▶ [Given entries]
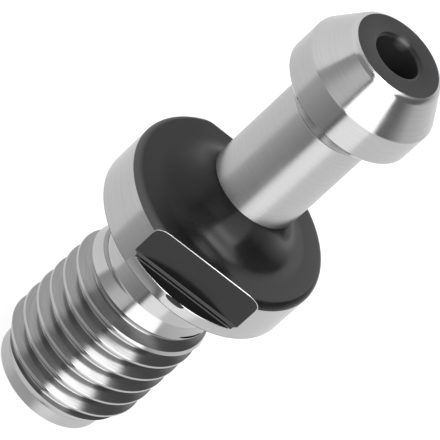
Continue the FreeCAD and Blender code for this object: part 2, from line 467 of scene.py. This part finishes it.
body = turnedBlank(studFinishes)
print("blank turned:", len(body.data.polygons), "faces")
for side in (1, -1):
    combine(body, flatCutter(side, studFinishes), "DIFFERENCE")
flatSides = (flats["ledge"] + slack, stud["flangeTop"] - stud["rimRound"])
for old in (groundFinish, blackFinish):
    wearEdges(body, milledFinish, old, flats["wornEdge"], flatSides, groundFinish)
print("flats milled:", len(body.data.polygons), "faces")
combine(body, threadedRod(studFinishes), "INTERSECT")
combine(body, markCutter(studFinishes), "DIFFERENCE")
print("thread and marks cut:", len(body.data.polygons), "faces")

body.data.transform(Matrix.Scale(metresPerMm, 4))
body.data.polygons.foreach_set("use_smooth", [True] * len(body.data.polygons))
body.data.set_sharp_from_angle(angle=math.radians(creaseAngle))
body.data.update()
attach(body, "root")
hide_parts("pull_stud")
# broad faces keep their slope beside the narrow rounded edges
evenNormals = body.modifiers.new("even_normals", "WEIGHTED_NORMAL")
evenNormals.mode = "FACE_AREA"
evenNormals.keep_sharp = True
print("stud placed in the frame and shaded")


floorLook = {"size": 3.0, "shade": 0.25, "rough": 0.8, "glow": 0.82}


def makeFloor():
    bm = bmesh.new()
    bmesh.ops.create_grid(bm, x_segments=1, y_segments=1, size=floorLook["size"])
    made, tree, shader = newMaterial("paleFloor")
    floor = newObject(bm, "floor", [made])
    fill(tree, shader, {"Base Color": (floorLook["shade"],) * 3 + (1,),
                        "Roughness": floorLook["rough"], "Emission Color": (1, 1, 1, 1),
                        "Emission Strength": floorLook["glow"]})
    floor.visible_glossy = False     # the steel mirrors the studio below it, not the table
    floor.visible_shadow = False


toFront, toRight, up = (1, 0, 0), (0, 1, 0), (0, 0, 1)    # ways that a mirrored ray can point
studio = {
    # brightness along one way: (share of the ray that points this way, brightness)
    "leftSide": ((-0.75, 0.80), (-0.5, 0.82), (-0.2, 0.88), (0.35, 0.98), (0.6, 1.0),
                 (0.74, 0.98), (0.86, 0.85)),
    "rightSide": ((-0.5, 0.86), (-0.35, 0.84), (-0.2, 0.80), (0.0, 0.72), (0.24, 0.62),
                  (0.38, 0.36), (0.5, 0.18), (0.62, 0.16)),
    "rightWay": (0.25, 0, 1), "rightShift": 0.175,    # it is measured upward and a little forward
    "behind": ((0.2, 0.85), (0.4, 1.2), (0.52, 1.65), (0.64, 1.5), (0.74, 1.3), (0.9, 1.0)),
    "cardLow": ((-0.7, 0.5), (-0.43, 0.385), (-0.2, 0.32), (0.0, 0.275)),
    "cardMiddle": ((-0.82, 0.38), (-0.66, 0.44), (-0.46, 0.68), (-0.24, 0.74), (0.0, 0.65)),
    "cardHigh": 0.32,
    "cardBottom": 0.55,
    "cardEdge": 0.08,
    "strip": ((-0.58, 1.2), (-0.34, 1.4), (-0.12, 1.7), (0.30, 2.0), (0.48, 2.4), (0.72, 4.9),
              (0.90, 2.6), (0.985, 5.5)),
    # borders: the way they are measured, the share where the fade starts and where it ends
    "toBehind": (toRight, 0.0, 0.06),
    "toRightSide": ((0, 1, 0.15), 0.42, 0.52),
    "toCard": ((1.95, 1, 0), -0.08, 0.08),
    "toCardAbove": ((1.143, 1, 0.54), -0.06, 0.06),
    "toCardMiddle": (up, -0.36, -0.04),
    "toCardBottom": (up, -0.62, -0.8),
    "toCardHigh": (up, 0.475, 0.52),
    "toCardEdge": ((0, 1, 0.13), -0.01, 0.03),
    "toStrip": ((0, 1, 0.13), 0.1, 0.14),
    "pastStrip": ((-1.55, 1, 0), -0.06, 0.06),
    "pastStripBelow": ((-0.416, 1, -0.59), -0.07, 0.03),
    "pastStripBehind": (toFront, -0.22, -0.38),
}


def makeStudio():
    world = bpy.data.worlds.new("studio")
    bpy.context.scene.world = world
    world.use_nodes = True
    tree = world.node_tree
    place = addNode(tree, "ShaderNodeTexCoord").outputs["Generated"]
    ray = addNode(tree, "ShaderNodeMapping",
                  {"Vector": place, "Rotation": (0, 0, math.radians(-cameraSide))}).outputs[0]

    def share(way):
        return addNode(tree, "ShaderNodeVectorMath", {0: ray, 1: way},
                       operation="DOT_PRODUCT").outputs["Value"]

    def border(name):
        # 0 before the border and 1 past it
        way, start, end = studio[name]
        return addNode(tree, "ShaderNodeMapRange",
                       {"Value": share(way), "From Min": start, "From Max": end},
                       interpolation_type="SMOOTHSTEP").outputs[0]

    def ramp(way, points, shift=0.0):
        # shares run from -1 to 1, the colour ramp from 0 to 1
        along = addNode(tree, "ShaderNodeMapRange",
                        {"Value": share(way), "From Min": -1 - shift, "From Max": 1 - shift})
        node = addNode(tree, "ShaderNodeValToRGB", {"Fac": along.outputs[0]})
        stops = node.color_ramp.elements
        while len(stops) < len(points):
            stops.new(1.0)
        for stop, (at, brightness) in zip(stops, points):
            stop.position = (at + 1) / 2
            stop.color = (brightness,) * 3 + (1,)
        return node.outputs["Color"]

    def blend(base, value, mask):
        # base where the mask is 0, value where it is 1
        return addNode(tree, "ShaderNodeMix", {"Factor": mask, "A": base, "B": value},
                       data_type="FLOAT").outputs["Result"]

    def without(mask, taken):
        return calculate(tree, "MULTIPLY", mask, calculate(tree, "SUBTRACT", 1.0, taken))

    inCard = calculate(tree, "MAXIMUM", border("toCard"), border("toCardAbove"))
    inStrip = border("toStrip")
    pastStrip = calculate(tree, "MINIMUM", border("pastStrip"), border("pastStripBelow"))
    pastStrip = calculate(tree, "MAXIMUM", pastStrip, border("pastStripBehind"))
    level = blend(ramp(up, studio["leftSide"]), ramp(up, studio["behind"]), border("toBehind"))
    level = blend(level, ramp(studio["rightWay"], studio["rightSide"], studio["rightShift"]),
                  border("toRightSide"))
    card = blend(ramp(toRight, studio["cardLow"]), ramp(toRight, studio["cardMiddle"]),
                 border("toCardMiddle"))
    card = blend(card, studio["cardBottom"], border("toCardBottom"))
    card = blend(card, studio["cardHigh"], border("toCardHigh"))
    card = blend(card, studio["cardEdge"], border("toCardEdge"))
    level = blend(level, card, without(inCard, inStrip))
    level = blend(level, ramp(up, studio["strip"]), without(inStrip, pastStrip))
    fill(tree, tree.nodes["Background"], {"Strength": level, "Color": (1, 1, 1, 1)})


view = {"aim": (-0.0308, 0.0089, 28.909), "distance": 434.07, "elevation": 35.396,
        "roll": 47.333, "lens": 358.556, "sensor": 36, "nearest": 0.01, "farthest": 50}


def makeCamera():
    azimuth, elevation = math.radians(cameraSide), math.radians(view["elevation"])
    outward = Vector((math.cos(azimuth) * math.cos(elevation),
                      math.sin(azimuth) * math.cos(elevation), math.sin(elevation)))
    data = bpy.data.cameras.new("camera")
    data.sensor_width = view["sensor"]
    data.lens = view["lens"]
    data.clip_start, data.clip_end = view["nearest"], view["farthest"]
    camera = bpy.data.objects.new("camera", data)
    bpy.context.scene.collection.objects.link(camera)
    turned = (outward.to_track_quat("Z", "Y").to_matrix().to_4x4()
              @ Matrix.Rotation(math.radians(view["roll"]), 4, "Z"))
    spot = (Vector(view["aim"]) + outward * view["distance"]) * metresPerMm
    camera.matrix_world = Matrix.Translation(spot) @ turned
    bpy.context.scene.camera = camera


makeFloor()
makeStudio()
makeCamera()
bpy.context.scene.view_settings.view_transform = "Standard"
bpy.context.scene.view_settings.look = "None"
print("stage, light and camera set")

---

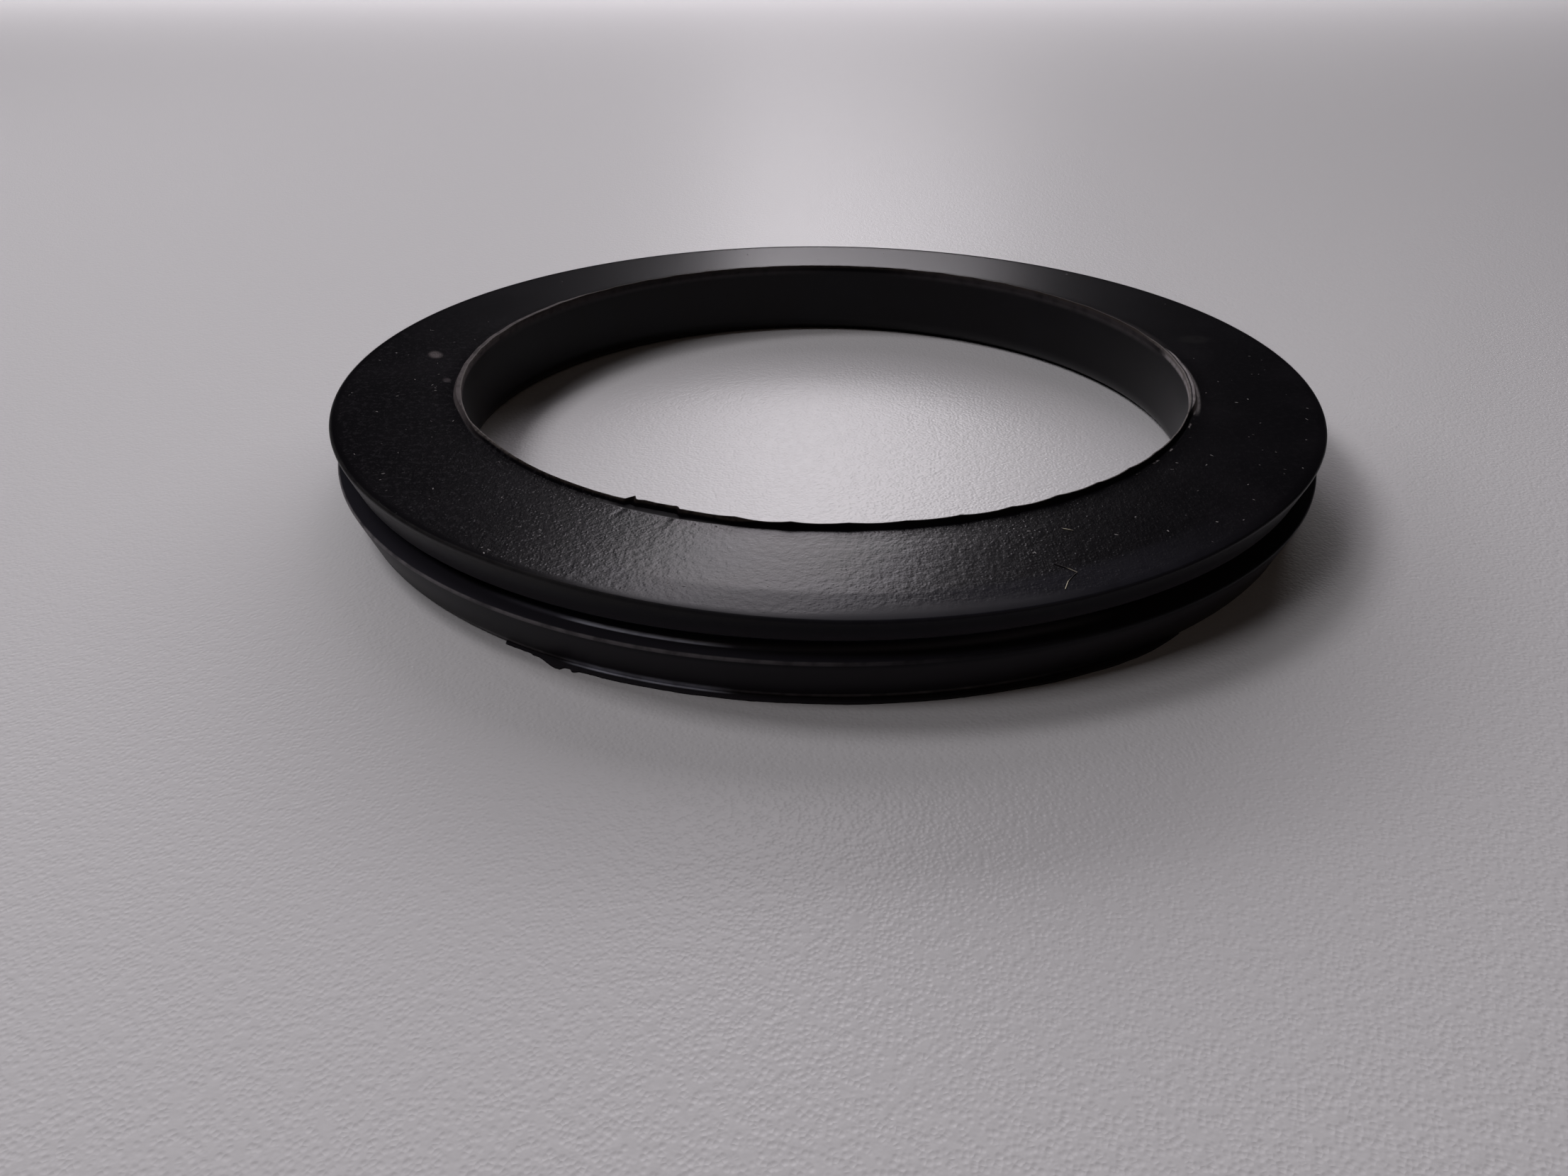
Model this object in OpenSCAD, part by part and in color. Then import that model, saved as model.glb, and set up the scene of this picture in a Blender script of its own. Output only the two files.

▶ [Set problem] For this exercise, gather every line of the data that contains the word "scene".

▶ [Task answer]
Continue the FreeCAD and Blender code for this object: part 2, from line 467 of scene.py. This part finishes it.
    bpy.context.scene.world = world
    bpy.context.scene.collection.objects.link(camera)
    bpy.context.scene.camera = camera
bpy.context.scene.view_settings.view_transform = "Standard"
bpy.context.scene.view_settings.look = "None"
Model this object in OpenSCAD, part by part and in color. Then import that model, saved as model.glb, and set up the scene of this picture in a Blender script of its own. Output only the two files.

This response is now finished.